WHAT IS BEING ASKED: Restate the full set of records exactly, without adding or dropping a word.

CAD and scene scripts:
= = = = =

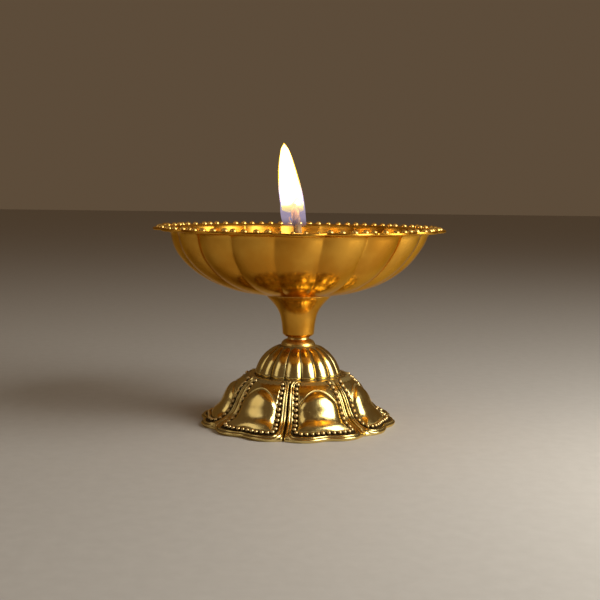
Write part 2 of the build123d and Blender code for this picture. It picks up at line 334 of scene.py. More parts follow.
def cubic(place, values, fine):
    """Interpolate values at fine places by a cubic through uneven places."""
    slope = np.gradient(values, place)
    index = np.clip(np.searchsorted(place, fine) - 1, 0, len(place) - 2)
    span = place[index + 1] - place[index]
    t = (fine - place[index]) / span
    h00, h10 = 2 * t**3 - 3 * t**2 + 1, t**3 - 2 * t**2 + t
    h01, h11 = -2 * t**3 + 3 * t**2, t**3 - t**2
    start, end = values[index], values[index + 1]
    return h00 * start + h10 * span * slope[index] + h01 * end + h11 * span * slope[index + 1]


def resample(points, count):
    """Return even points on a smooth curve through a polyline's corners, and how far along each is."""
    points = np.asarray(points, float)
    place = lengths_along(points)
    fine = np.linspace(0, place[-1], count)
    return np.stack([cubic(place, points[:, i], fine) for i in range(points.shape[1])], -1), fine


# A hand-made surface wanders by a sum of waves, divided by its usual height
WAVES = 14
WAVES_HEIGHT = 3.7
LAST_PHASE = 6.28


def waver(angle, place, size, seed):
    """Return a smooth wandering of a hand-made surface, by angle round and place along it."""
    draw = np.random.default_rng(seed)
    total = 0
    for _ in range(WAVES):
        turns = draw.integers(1, 11)
        run = draw.uniform(60, 420)
        wave_round = np.sin(turns * angle + draw.uniform(0, LAST_PHASE))
        wave_along = np.sin(run * place + draw.uniform(0, LAST_PHASE))
        total = total + wave_round * wave_along
    return total * size / WAVES_HEIGHT


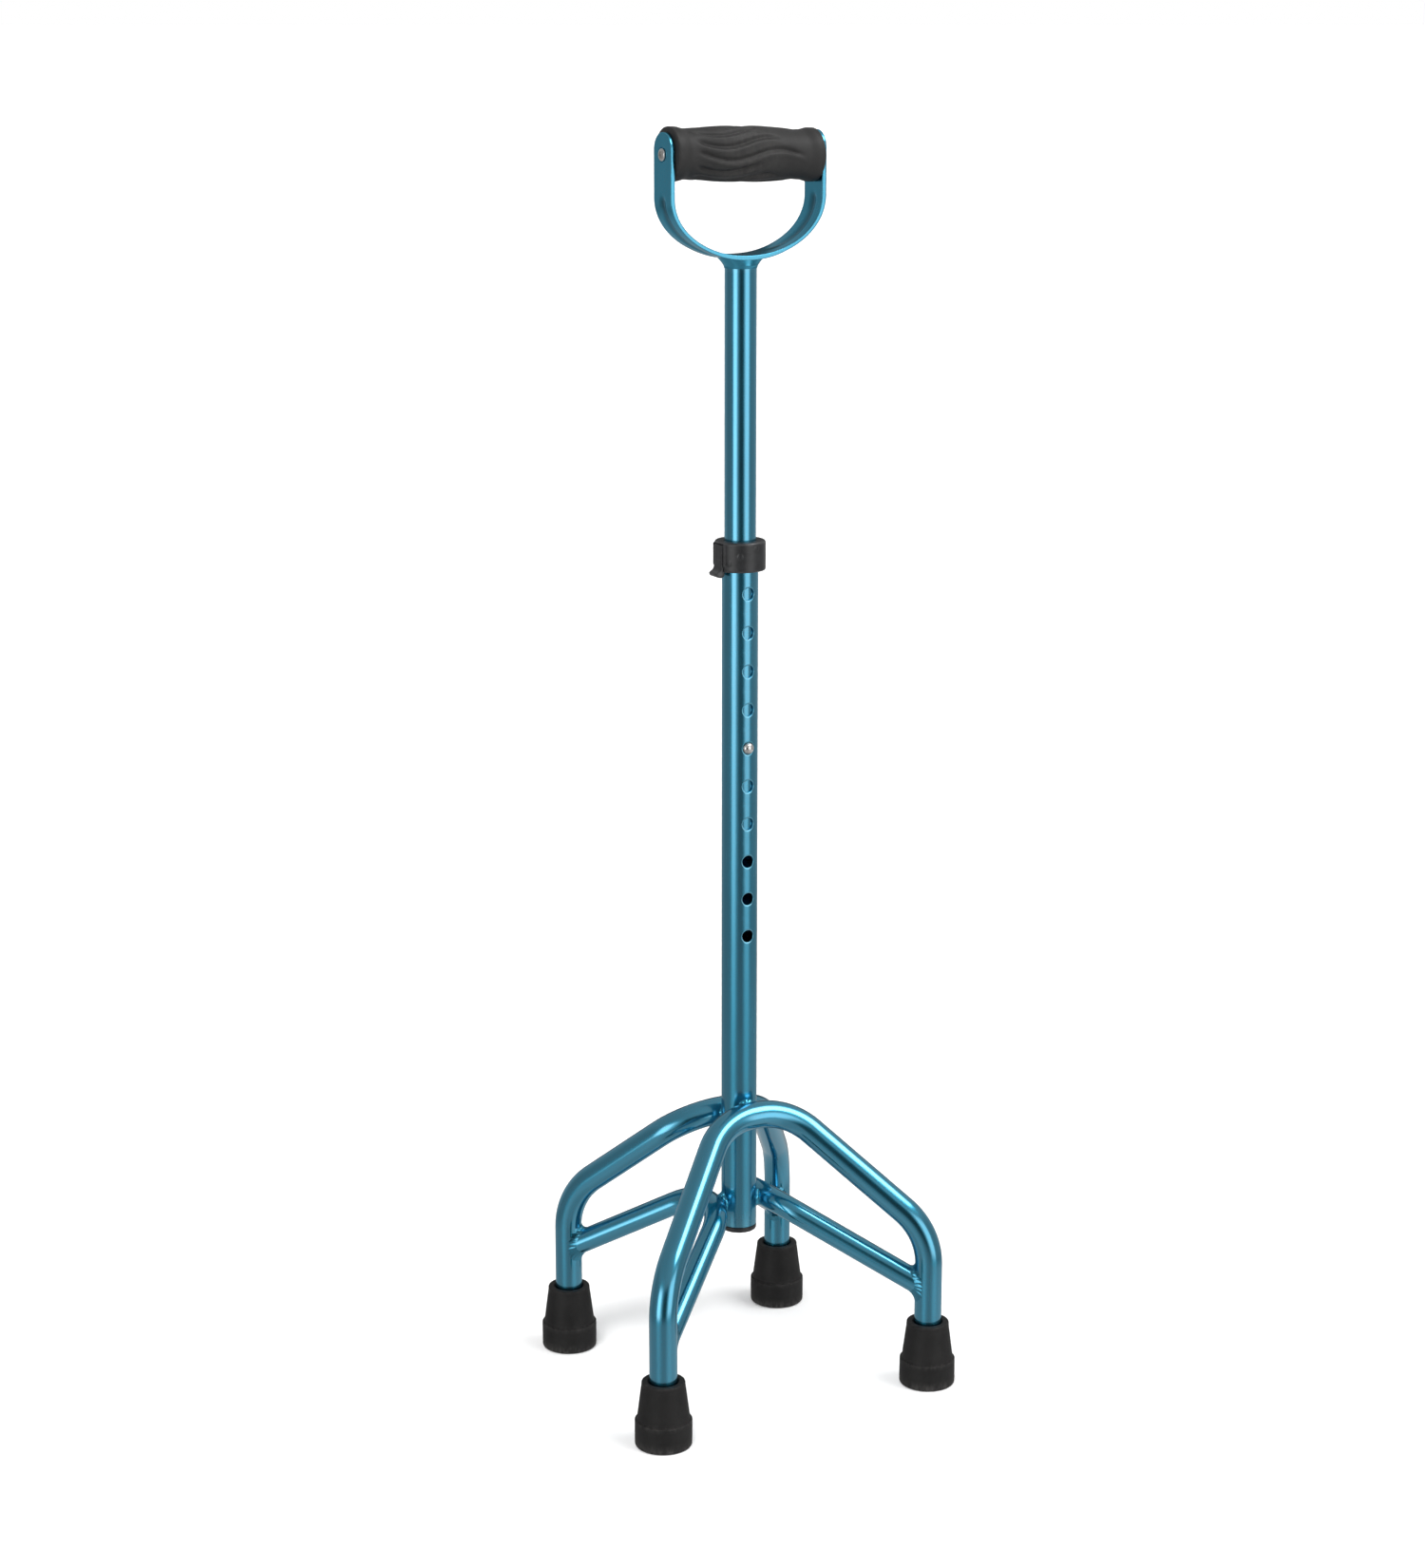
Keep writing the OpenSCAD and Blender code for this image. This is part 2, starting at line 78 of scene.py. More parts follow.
class Graph:
    """A short way to write a node graph. A socket takes a number, a colour or another node's output."""

    def __init__(self, tree):
        self.tree = tree
        tree.nodes.clear()

    def add(self, kind, links=None, **props):
        node = self.tree.nodes.new(kind)
        for key, value in props.items():
            setattr(node, key, value)
        return self.set(node, links or {})

    def set(self, node, links):
        for key, value in links.items():
            self.put(node.inputs[key], value)
        return node

    def put(self, socket, value):
        if isinstance(value, bpy.types.NodeSocket):
            self.tree.links.new(value, socket)
        elif isinstance(value, bpy.types.Node):
            self.tree.links.new(value.outputs[0], socket)
        else:
            socket.default_value = value

    def math(self, op, a, b, clamp=False):
        return self.add("ShaderNodeMath", {0: a, 1: b}, operation=op, use_clamp=clamp).outputs[0]

    def plus(self, a, b):
        return self.math("ADD", a, b)

    def times(self, a, b, clamp=False):
        return self.math("MULTIPLY", a, b, clamp)

    def less(self, value):
        """What the value leaves of 1."""
        return self.math("SUBTRACT", 1.0, value)

    def blend(self, factor, a, b):
        """The number a where the factor is 0, and b where it is 1."""
        return self.plus(self.times(b, factor), self.times(a, self.less(factor)))

    def ranged(self, value, a, b, low=0.0, high=1.0, shape="LINEAR"):
        """The value's place between a and b, as a number from low to high."""
        links = {0: value, 1: a, 2: b, 3: low, 4: high}
        return self.add("ShaderNodeMapRange", links, interpolation_type=shape, clamp=True).outputs[0]

    def soft(self, value, a, b, low=0.0, high=1.0):
        return self.ranged(value, a, b, low, high, "SMOOTHSTEP")

    def scaled(self, vector, scale):
        return self.add("ShaderNodeVectorMath", {0: vector, 1: scale}, operation="MULTIPLY").outputs[0]

    def place(self):
        return self.add("ShaderNodeTexCoord").outputs["Object"]

    def wear(self):
        return self.add("ShaderNodeAttribute", attribute_name="wear").outputs["Fac"]

    def noise(self, vector, scale, detail=3.0, rough=0.55, distort=0.0):
        return self.add("ShaderNodeTexNoise", {
            "Vector": vector, "Scale": scale, "Detail": detail, "Roughness": rough, "Distortion": distort
        }).outputs["Fac"]

    def mix(self, factor, a, b):
        return self.add("ShaderNodeMix", {0: factor, 6: a, 7: b}, data_type="RGBA").outputs[2]

    def bump(self, height, strength, distance, normal=None):
        node = self.add("ShaderNodeBump", {"Height": height, "Strength": strength, "Distance": distance})
        if normal is not None:
            self.put(node.inputs["Normal"], normal)
        return node.outputs[0]


def new_material(name):
    material = bpy.data.materials.new(name)
    material.use_nodes = True
    graph = Graph(material.node_tree)
    shader = graph.add("ShaderNodeBsdfPrincipled")
    graph.add("ShaderNodeOutputMaterial", {0: shader})
    return material, graph, shader


def anodised_metal(name, flow=True, coat=1.0):
    """Glossy teal anodised aluminium: fine lines along the tube, paler where wear is above 0, and darkened with painted
    shade where it is below 0.
    """
    material, g, shader = new_material(name)
    place = g.add("ShaderNodeAttribute", attribute_name="flow").outputs["Vector"] if flow else g.place()
    wear = g.wear()
    lines = g.noise(g.scaled(place, (1.0, 1.0, 0.02) if flow else (1.0, 1.0, 1.0)), 1900, 4)
    broad = g.noise(g.scaled(place, (1.0, 1.0, 0.25)), 55, 3)
    grain = g.noise(place, 4200, 2)
    scratch = g.noise(g.scaled(place, (1.0, 0.8, 0.03)), 620, 5, 0.7, 0.4)
    scratched = g.ranged(scratch, 0.66, 0.74)
    rubbed = g.times(wear, g.ranged(grain, 0.35, 0.6, 0.25, 1.0), clamp=True)
    teal, light_teal, line_dye = (0.015, 0.278, 0.430, 1), (0.022, 0.316, 0.490, 1), (0.010, 0.22, 0.35, 1)
    scratch_tint, rubbed_tint, painted_shade_tint = (0.12, 0.48, 0.60, 1), (0.24, 0.55, 0.66, 1), (0.003, 0.085, 0.135, 1)
    tint = g.mix(g.ranged(broad, 0.3, 0.7), teal, light_teal)
    tint = g.mix(g.ranged(lines, 0.35, 0.65, 0.0, 0.16), tint, line_dye)
    tint = g.mix(g.times(scratched, 0.25), tint, scratch_tint)
    tint = g.mix(g.times(rubbed, 0.35), tint, rubbed_tint)
    # Painted shade: where the wear attribute is below 0, the tint is darkened towards a deep teal.
    tint = g.mix(g.times(wear, -0.85, clamp=True), tint, painted_shade_tint)
    rough = g.plus(g.ranged(lines, 0.3, 0.7, 0.21, 0.26), g.ranged(broad, 0.3, 0.7, -0.015, 0.03))
    rough = g.plus(rough, g.times(rubbed, 0.10))
    rough = g.plus(rough, g.times(scratched, 0.06))
    height = g.plus(g.times(lines, 0.7), g.times(grain, 0.25))
    g.set(shader, {
        "Base Color": tint, "Metallic": 1.0, "Roughness": rough, "Normal": g.bump(height, 0.10, 0.00003),
        "Coat Weight": coat, "Coat Roughness": 0.05, "Coat IOR": 1.8, "Specular Tint": (0.35, 0.78, 0.92, 1)
    })
    return material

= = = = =

FULL ANSWER:
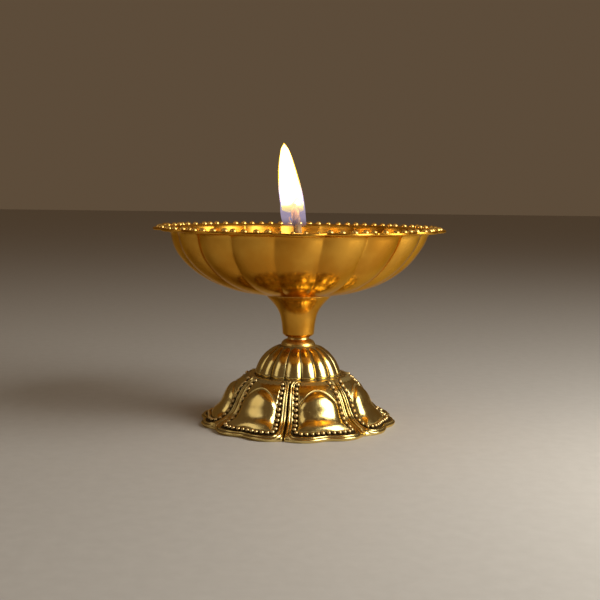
Write part 2 of the build123d and Blender code for this picture. It picks up at line 334 of scene.py. More parts follow.
def cubic(place, values, fine):
    """Interpolate values at fine places by a cubic through uneven places."""
    slope = np.gradient(values, place)
    index = np.clip(np.searchsorted(place, fine) - 1, 0, len(place) - 2)
    span = place[index + 1] - place[index]
    t = (fine - place[index]) / span
    h00, h10 = 2 * t**3 - 3 * t**2 + 1, t**3 - 2 * t**2 + t
    h01, h11 = -2 * t**3 + 3 * t**2, t**3 - t**2
    start, end = values[index], values[index + 1]
    return h00 * start + h10 * span * slope[index] + h01 * end + h11 * span * slope[index + 1]


def resample(points, count):
    """Return even points on a smooth curve through a polyline's corners, and how far along each is."""
    points = np.asarray(points, float)
    place = lengths_along(points)
    fine = np.linspace(0, place[-1], count)
    return np.stack([cubic(place, points[:, i], fine) for i in range(points.shape[1])], -1), fine


# A hand-made surface wanders by a sum of waves, divided by its usual height
WAVES = 14
WAVES_HEIGHT = 3.7
LAST_PHASE = 6.28


def waver(angle, place, size, seed):
    """Return a smooth wandering of a hand-made surface, by angle round and place along it."""
    draw = np.random.default_rng(seed)
    total = 0
    for _ in range(WAVES):
        turns = draw.integers(1, 11)
        run = draw.uniform(60, 420)
        wave_round = np.sin(turns * angle + draw.uniform(0, LAST_PHASE))
        wave_along = np.sin(run * place + draw.uniform(0, LAST_PHASE))
        total = total + wave_round * wave_along
    return total * size / WAVES_HEIGHT


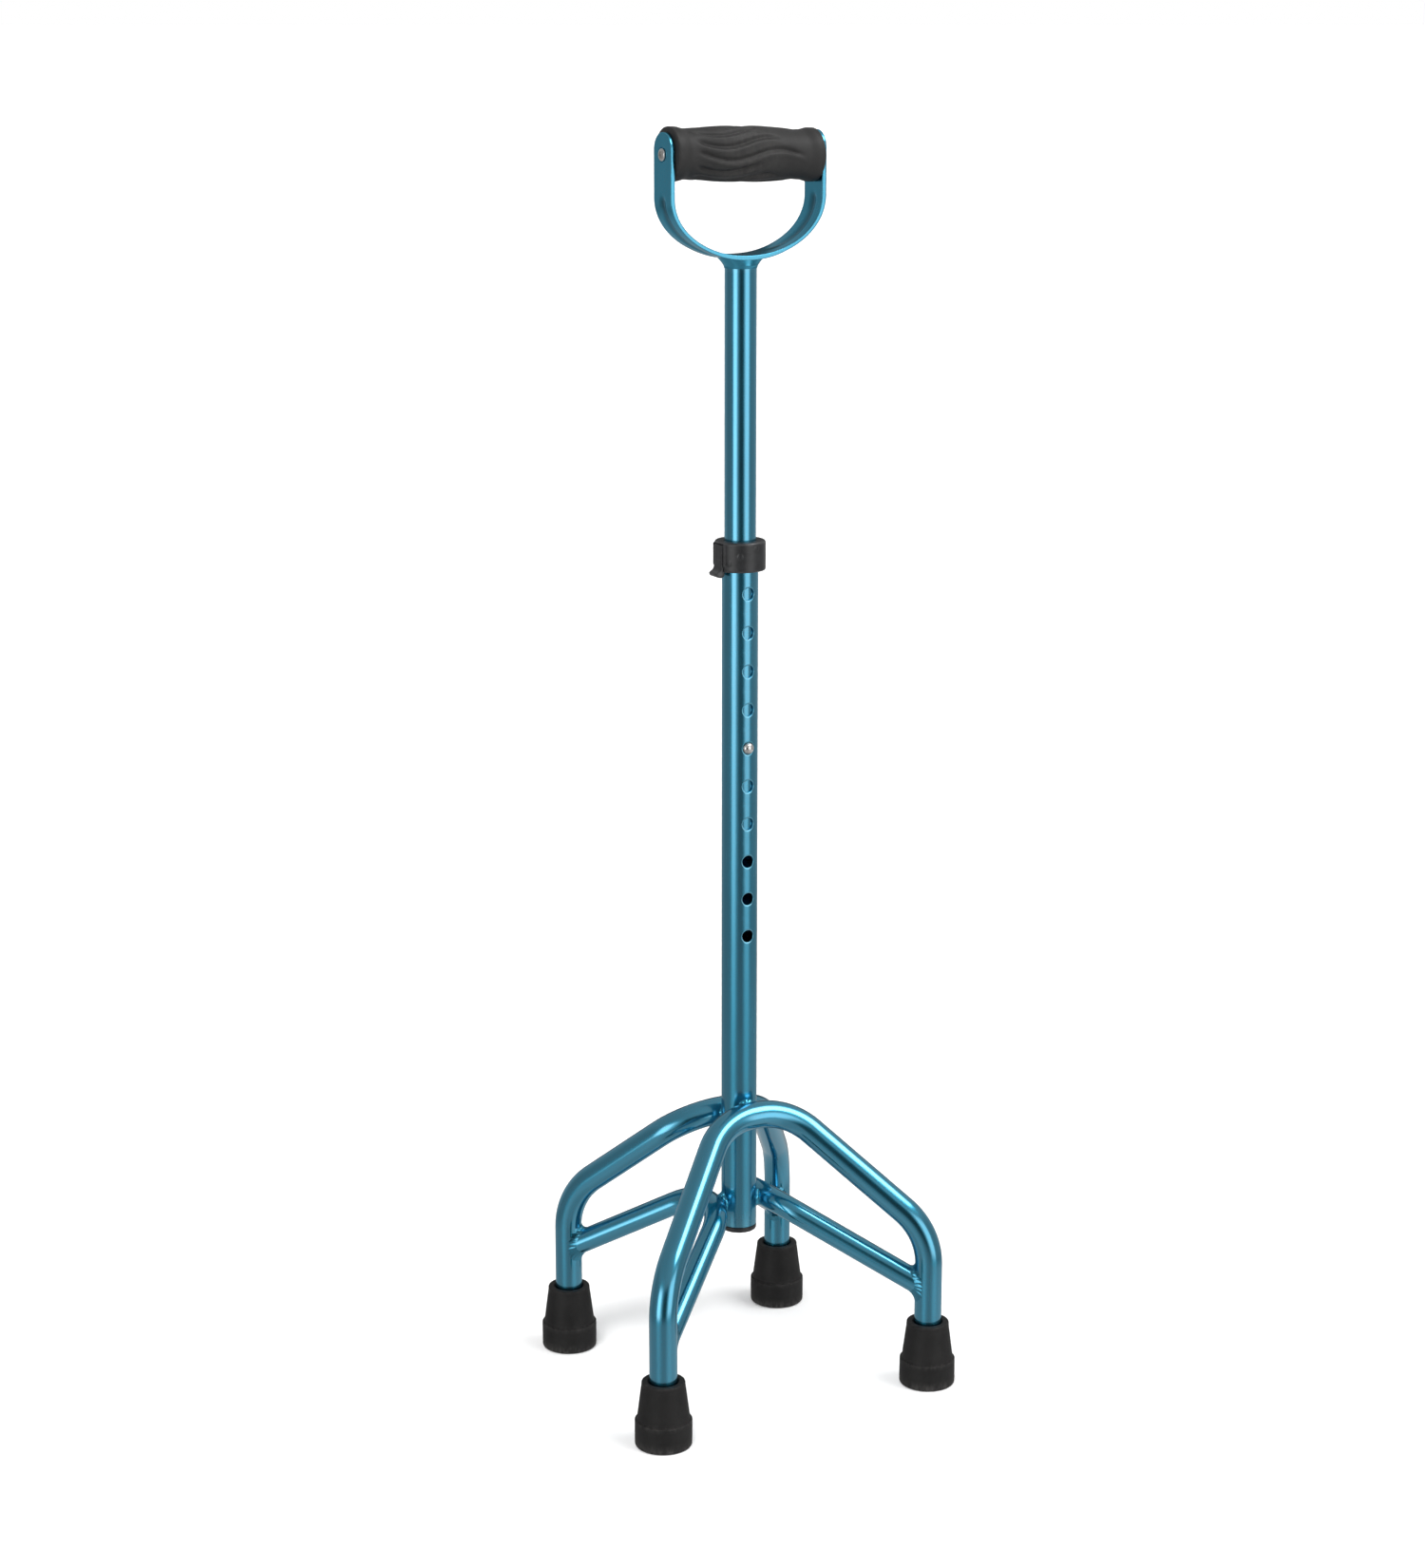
Keep writing the OpenSCAD and Blender code for this image. This is part 2, starting at line 78 of scene.py. More parts follow.
class Graph:
    """A short way to write a node graph. A socket takes a number, a colour or another node's output."""

    def __init__(self, tree):
        self.tree = tree
        tree.nodes.clear()

    def add(self, kind, links=None, **props):
        node = self.tree.nodes.new(kind)
        for key, value in props.items():
            setattr(node, key, value)
        return self.set(node, links or {})

    def set(self, node, links):
        for key, value in links.items():
            self.put(node.inputs[key], value)
        return node

    def put(self, socket, value):
        if isinstance(value, bpy.types.NodeSocket):
            self.tree.links.new(value, socket)
        elif isinstance(value, bpy.types.Node):
            self.tree.links.new(value.outputs[0], socket)
        else:
            socket.default_value = value

    def math(self, op, a, b, clamp=False):
        return self.add("ShaderNodeMath", {0: a, 1: b}, operation=op, use_clamp=clamp).outputs[0]

    def plus(self, a, b):
        return self.math("ADD", a, b)

    def times(self, a, b, clamp=False):
        return self.math("MULTIPLY", a, b, clamp)

    def less(self, value):
        """What the value leaves of 1."""
        return self.math("SUBTRACT", 1.0, value)

    def blend(self, factor, a, b):
        """The number a where the factor is 0, and b where it is 1."""
        return self.plus(self.times(b, factor), self.times(a, self.less(factor)))

    def ranged(self, value, a, b, low=0.0, high=1.0, shape="LINEAR"):
        """The value's place between a and b, as a number from low to high."""
        links = {0: value, 1: a, 2: b, 3: low, 4: high}
        return self.add("ShaderNodeMapRange", links, interpolation_type=shape, clamp=True).outputs[0]

    def soft(self, value, a, b, low=0.0, high=1.0):
        return self.ranged(value, a, b, low, high, "SMOOTHSTEP")

    def scaled(self, vector, scale):
        return self.add("ShaderNodeVectorMath", {0: vector, 1: scale}, operation="MULTIPLY").outputs[0]

    def place(self):
        return self.add("ShaderNodeTexCoord").outputs["Object"]

    def wear(self):
        return self.add("ShaderNodeAttribute", attribute_name="wear").outputs["Fac"]

    def noise(self, vector, scale, detail=3.0, rough=0.55, distort=0.0):
        return self.add("ShaderNodeTexNoise", {
            "Vector": vector, "Scale": scale, "Detail": detail, "Roughness": rough, "Distortion": distort
        }).outputs["Fac"]

    def mix(self, factor, a, b):
        return self.add("ShaderNodeMix", {0: factor, 6: a, 7: b}, data_type="RGBA").outputs[2]

    def bump(self, height, strength, distance, normal=None):
        node = self.add("ShaderNodeBump", {"Height": height, "Strength": strength, "Distance": distance})
        if normal is not None:
            self.put(node.inputs["Normal"], normal)
        return node.outputs[0]


def new_material(name):
    material = bpy.data.materials.new(name)
    material.use_nodes = True
    graph = Graph(material.node_tree)
    shader = graph.add("ShaderNodeBsdfPrincipled")
    graph.add("ShaderNodeOutputMaterial", {0: shader})
    return material, graph, shader


def anodised_metal(name, flow=True, coat=1.0):
    """Glossy teal anodised aluminium: fine lines along the tube, paler where wear is above 0, and darkened with painted
    shade where it is below 0.
    """
    material, g, shader = new_material(name)
    place = g.add("ShaderNodeAttribute", attribute_name="flow").outputs["Vector"] if flow else g.place()
    wear = g.wear()
    lines = g.noise(g.scaled(place, (1.0, 1.0, 0.02) if flow else (1.0, 1.0, 1.0)), 1900, 4)
    broad = g.noise(g.scaled(place, (1.0, 1.0, 0.25)), 55, 3)
    grain = g.noise(place, 4200, 2)
    scratch = g.noise(g.scaled(place, (1.0, 0.8, 0.03)), 620, 5, 0.7, 0.4)
    scratched = g.ranged(scratch, 0.66, 0.74)
    rubbed = g.times(wear, g.ranged(grain, 0.35, 0.6, 0.25, 1.0), clamp=True)
    teal, light_teal, line_dye = (0.015, 0.278, 0.430, 1), (0.022, 0.316, 0.490, 1), (0.010, 0.22, 0.35, 1)
    scratch_tint, rubbed_tint, painted_shade_tint = (0.12, 0.48, 0.60, 1), (0.24, 0.55, 0.66, 1), (0.003, 0.085, 0.135, 1)
    tint = g.mix(g.ranged(broad, 0.3, 0.7), teal, light_teal)
    tint = g.mix(g.ranged(lines, 0.35, 0.65, 0.0, 0.16), tint, line_dye)
    tint = g.mix(g.times(scratched, 0.25), tint, scratch_tint)
    tint = g.mix(g.times(rubbed, 0.35), tint, rubbed_tint)
    # Painted shade: where the wear attribute is below 0, the tint is darkened towards a deep teal.
    tint = g.mix(g.times(wear, -0.85, clamp=True), tint, painted_shade_tint)
    rough = g.plus(g.ranged(lines, 0.3, 0.7, 0.21, 0.26), g.ranged(broad, 0.3, 0.7, -0.015, 0.03))
    rough = g.plus(rough, g.times(rubbed, 0.10))
    rough = g.plus(rough, g.times(scratched, 0.06))
    height = g.plus(g.times(lines, 0.7), g.times(grain, 0.25))
    g.set(shader, {
        "Base Color": tint, "Metallic": 1.0, "Roughness": rough, "Normal": g.bump(height, 0.10, 0.00003),
        "Coat Weight": coat, "Coat Roughness": 0.05, "Coat IOR": 1.8, "Specular Tint": (0.35, 0.78, 0.92, 1)
    })
    return material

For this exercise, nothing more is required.